If you meet someone who you would like to speak to again, and who could have useful info to follow up on, then make sure you get their details. This gives you some control, allowing you to initiate the follow-up and significantly increases the chances of that connection being made.

If they don’t have a business card, then use a piece of paper,  your phone, connect on Linked-In or find some other way to make sure that you have an influence on the follow-up. And if they aren’t keen to give you their details then take this as feedback that you’ve not managed to light enough of a spark in this person and its unlikely things will progress any further.

10. Have fun and keep it light – don’t take it personally!

Building a network is about connecting with people and building relationships. The more fun you can have with it and the less seriously you can take it, the more you’ll find people are drawn to you.
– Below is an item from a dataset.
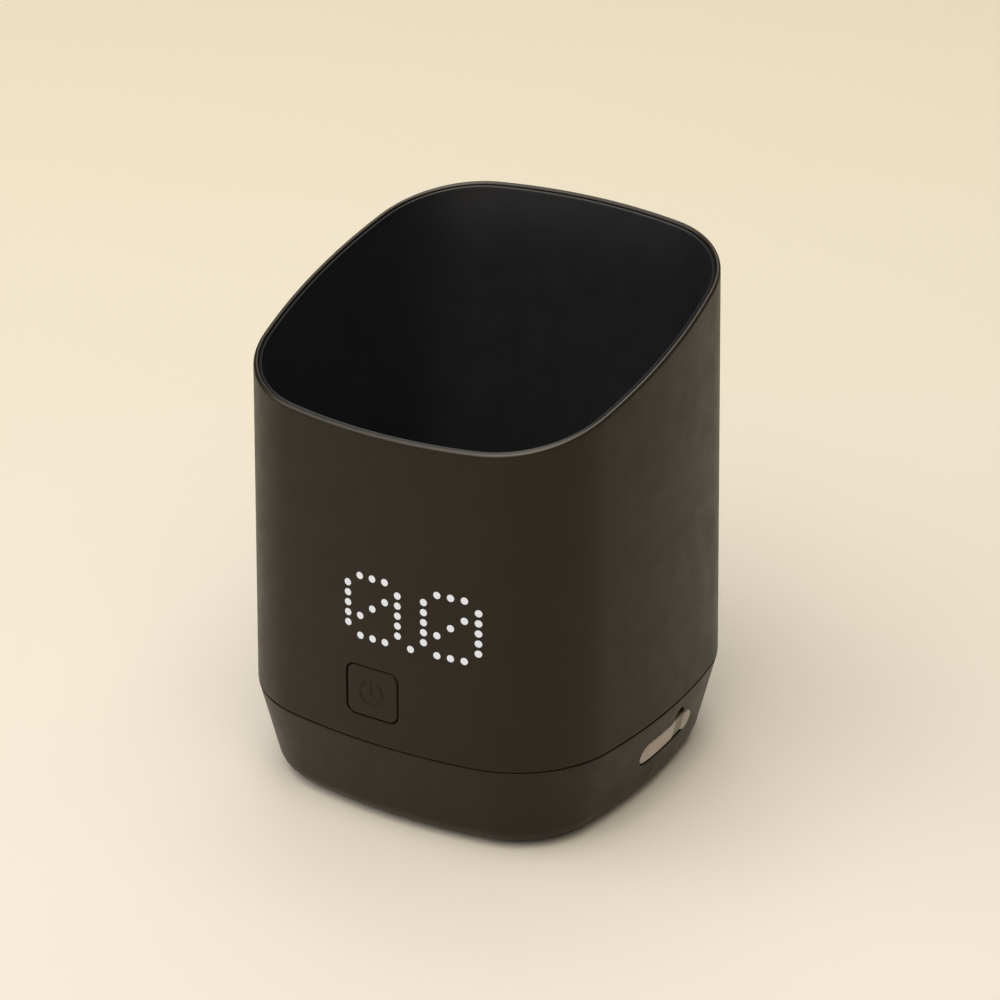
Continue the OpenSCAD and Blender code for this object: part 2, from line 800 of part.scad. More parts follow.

When meeting new people it can be easy to take things personally and feel rejected if you don’t click or if someone doesn’t follow up with you. While it’s worth reflecting on what’s working and what doesn’t it’s also worth recognising that everyone you meet is in their own challenging world, which you have no idea about. You’re unlikely to know just how busy they are, how much pressure they’re under, what’s happening in their personal life or anything about how they will react beyond your meeting. So if they do a disappearing act, or don’t follow up – let it go and move on. It’s their loss! Move on, have fun and enjoy meeting some more people!

I hope you find these tips useful and make networking easier and more enjoyable for you. Do you have other tips that you can add? If so please do share them below!